性の向こう側にある、他者との関わりと自己愛の学びを描く

 極めて性的な内容やシーンの印象が先行しがちだが、結局このドラマの中で取り沙汰されている悩みの行き着く先は、他者に対する思いやりやコミュニケーション、自己愛の仕方なのだ。だから、猥褻さはあまり感じない。そこにはユーモアに富んだ笑いも含まれながら、真摯に現実にも蔓延る問題に今、私たちもどうすればいいのか考えさせられる要素がたくさんある。

 例えばシーズン1では一人の女子生徒の陰部の画像が校内で拡散される事件が発生。陰部の見た目をからかわれ、気にしていた本人は何とか写真をばら撒いた犯人を特定して、自分のものだとバラされないようにオーティスたちに頼む。犯人は無事見つかるも、次の日全校集会でその話題があがると、男子生徒が「噂だとアイツのらしいぜ」と揶揄う。実際にその通りだったので、本人は顔を曇らせてうつむいてしまうが、そのとき他の女子生徒が「それは私のです」と大声で言う。そこから、次々と「私のです」と他の女子生徒たちが席を立ち始め、その様子に勇気づけられた本人が最後、笑顔で「私のです」と言ってそのエピソードは幕を閉じた。リベンジポルノを含む、インターネット上において自身の卑猥な画像が拡散されることへの危険性を説きながら、それに止まらず完璧な身体なんて存在せず、みんなそれぞれが“ユニーク”であること、そしてそれを賞賛し合うことで自分の身体を祝福できるようになることなど、この一話だけでいくつもの大切なことが描かれている、素晴らしい回だった。

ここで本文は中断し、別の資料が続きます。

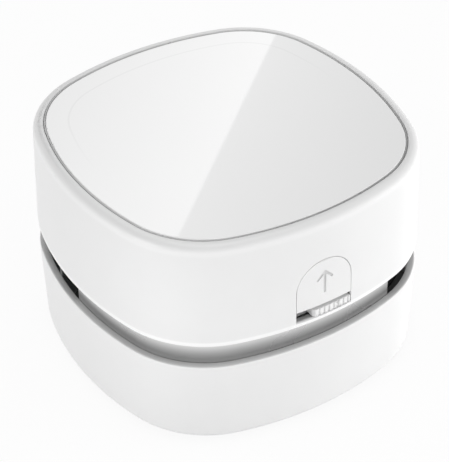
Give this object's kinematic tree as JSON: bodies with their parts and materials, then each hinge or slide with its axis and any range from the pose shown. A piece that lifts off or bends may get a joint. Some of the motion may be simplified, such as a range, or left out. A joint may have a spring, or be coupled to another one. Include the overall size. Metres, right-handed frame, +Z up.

 シーズン2では、1話に止まらず全話を通した裏テーマとして同じように、美しいシスターフッドが描かれた。第3話でメイヴの親友であるエイミー(エイミー・ルー・ウッド)がバスに乗車した際、痴漢に遭う。体を密着させられ、変な動きから男が自分に向かって自慰をしていることに気づくエイミー。慌ててバスを降りたが、彼女のお気に入りのジーンズには精液がかけられていた。この事態を、最初エイミーは笑い話のように捉える。しかし、話を聞いたメイヴはことの重大さを伝えて彼女を警察に連れて行くのだ。痴漢の被害に遭った女性ならわかる感覚かもしれないが、最初こういうことは自分の心を防衛するために真剣に捉えずに無かったことにしようとする場合が多い。しかし、だんだんと酷いことをされた実感が湧いて悲しみや恐怖に襲われる。エイミーも徐々に怖くなり、男の人が痴漢をしてきた男に見えてきてしまう。彼氏にだって触られたくなくなってしまった。この問題はその後のエピソードに跨いで描かれており、それがすぐに解決しないことも含め、性被害を受けた女性のその後の心情を繊細に捉えているように思えた。

 続く第7話は、メイヴにエイミーをはじめシリーズに登場してきた女子生徒たちが女教師を陥れる悪戯をした容疑で、居残りの罰を受ける。「女性同士手を取り合うために、お互いの共通点を見つけて」という課題を出された彼女たちだったが、普段関わり合いがなかったり、犬猿の間柄の二人がいたりと口論になって難航する。しかし、そこでエイミーが痴漢後に抱えていた心の痛みを叫んだことで、その場にいた全員が同じように公共の場で痴漢を受けたことがある話を共有する。結果、彼女たちが共通点として出した「合意なきペニス」という言葉には、思わず拍手を送ってしまった。そして次の日、いまだにバスに乗れないエイミーの元に居残り組が駆けつけ、一緒に乗ってあげるという団結力を示した。この性被害の問題は女性に限らず、男性にも起きることだ。それがどれだけ日常的に行われており、その被害者がどれだけ深い傷を負うのかをダークになりすぎず、しかし実直に描き切った素晴らしいエピソードである。

 他にも、“フェイクオーガズム(イったフリ)”が、最終的には誰も幸せにしないミスコミュニケーションであることを説くなど、エンタメでありながらも漠然と我々も抱えている問題に迷う事なくモロ語で直接的に切り込んでくれるこのシリーズは、多角的な意味で「性教育」以外の何物でもない。